Leconfield House is a building in Mayfair, London. It was the headquarters of the Security Service (MI5) from 1945 to 1976.

==History==
===Early history===

The site at the junction of South Audley Street and Curzon Street was occupied in the second half of the 18th century, all of the 19th century and the first part of the 20th century by Chesterfield House, which was built in 1749 for Philip Stanhope, 4th Earl of Chesterfield.
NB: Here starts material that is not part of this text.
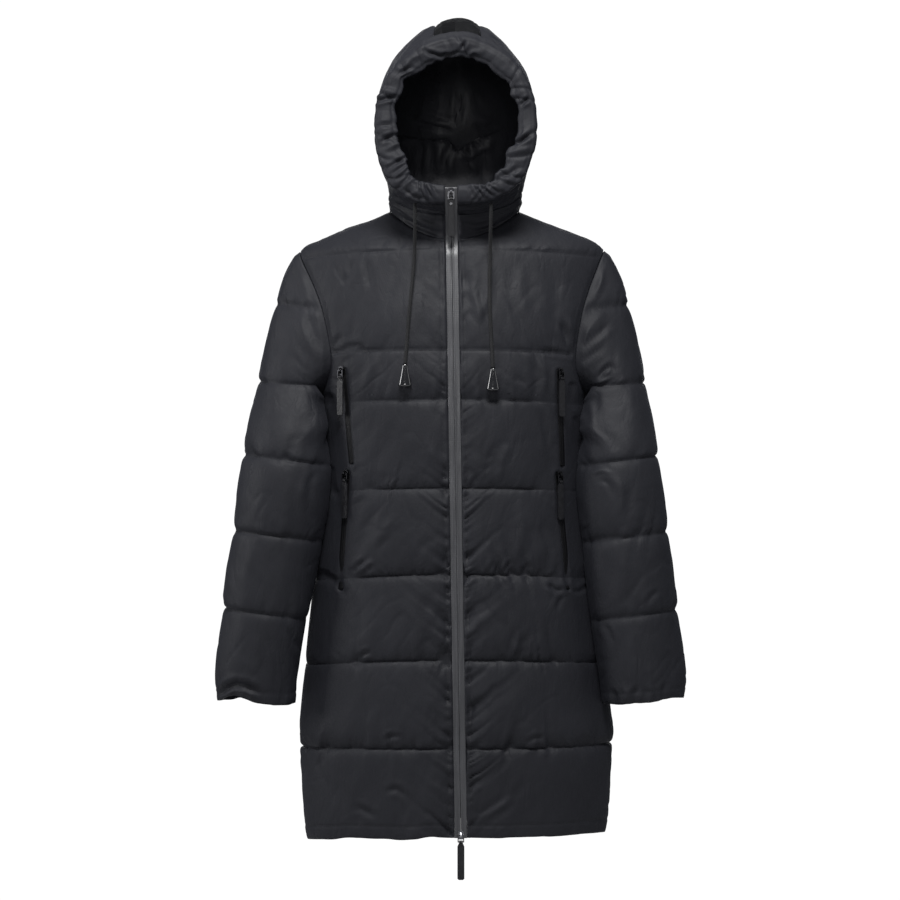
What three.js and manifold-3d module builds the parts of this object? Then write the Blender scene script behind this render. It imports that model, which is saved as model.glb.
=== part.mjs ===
// Quilted hooded parka, filled out as worn and hollow: fronts, back, set-in sleeves, stand
// collar, three-panel hood with a padded rim, two-way main zip, four pocket zips, drawcord.
// Millimetres, +Z up, front towards -Y, wearer's left towards +X.
// Origin: centre of the neck, level with the shoulders, where the wearer holds it up.
import * as THREE from "three";
import { mergeVertices } from "three/addons/utils/BufferGeometryUtils.js";
import Module from "manifold-3d";

const wasm = await Module();
wasm.setup();

// ---------------------------------------------------------------- driving sizes (mm)
const SEAM_GAP = 0.3; // between neighbouring pieces
const WALL = 7; // quilted wall: shell, fill and lining
const LINING = 1.2; // hood lining wall
const RECESS = 5; // how far a quilt line sits below its channels
const ZIP_HALF = 9; // half width of the main zip strip
const ZIP_THICK = 1.8;
const POCKET_HALF = 4; // half width of a pocket zip
const POCKET_THICK = 1.5;
const TAB = { width: 10.5, length: 57, thick: 2.4, barrel: 2.4, bore: 1.45 };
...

In 1869 Chesterfield House was purchased by the City of London merchant Charles Magniac, who considerably curtailed the grounds in the rear, and erected a row of buildings overlooking Chesterfield Street, named Chesterfield Gardens; the first occupier at No. 9 Chesterfield Gardens was Henry Wyndham, 2nd Baron Leconfield.
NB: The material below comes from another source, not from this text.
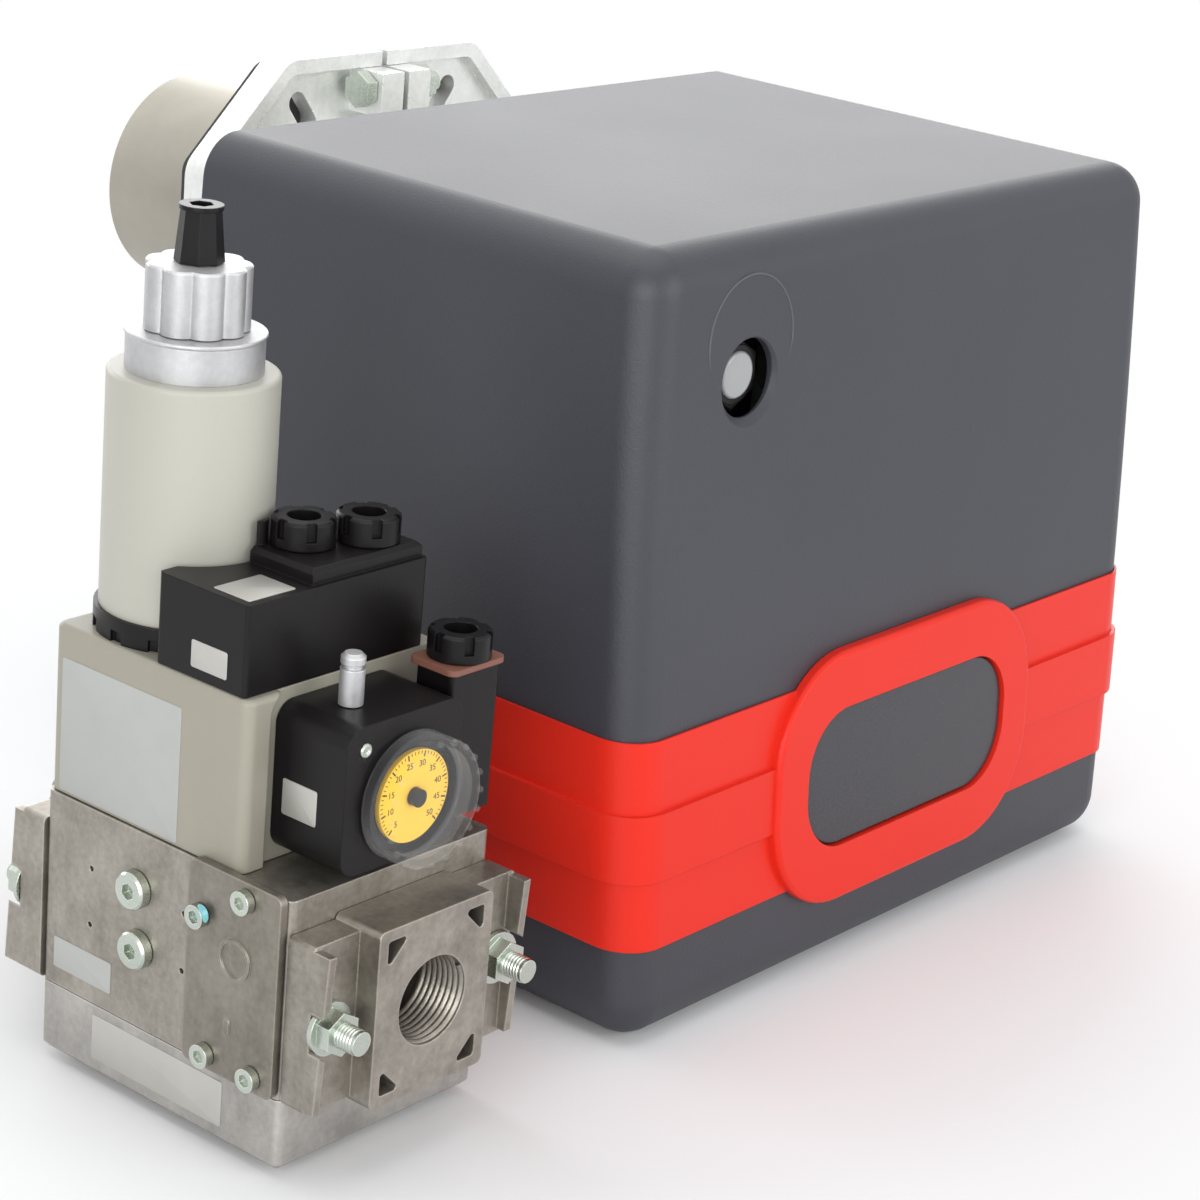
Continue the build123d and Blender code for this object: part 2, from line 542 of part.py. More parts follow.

After Chesterfield House was demolished in 1937, part of the site was used for the construction of Leconfield House, named after Lord Leconfield, who had died in 1901. The new building, completed in 1939, served as the operational headquarters of London District throughout the Second World War.

===Occupancy by MI5===

The structure went on to be occupied by the Security Service (MI5) in 1945; by 1969, when Stella Rimington arrived, it was "dreadfully run down....the inside had not been painted in an age..." The headquarters of MI5 remained at Leconfield House until 1976, when it moved to 140 Gower Street.

===Later uses===

The building, which has since been substantially rebuilt, is now occupied by various businesses including that of Robert and Vincent Tchenguiz. In May 2020, Robert Tchenguiz submitted plans to Westminster City Council to convert the building into a 65-bedroom private members' hotel. He had bought the building for his Rotch property business in 2004 for about £140 million. The submitted plans were refused permission by the Council, and Tchenguiz's subsequent appeal against that decision also failed. In October 2022 Tchenguiz lodged a further appeal. Meanwhile, in December 2025, former prime minister, Liz Truss, launched a campaign to recruit founder members for a new private members' club, to be called "The Leconfield", which would be accommodated within the proposed private members' hotel.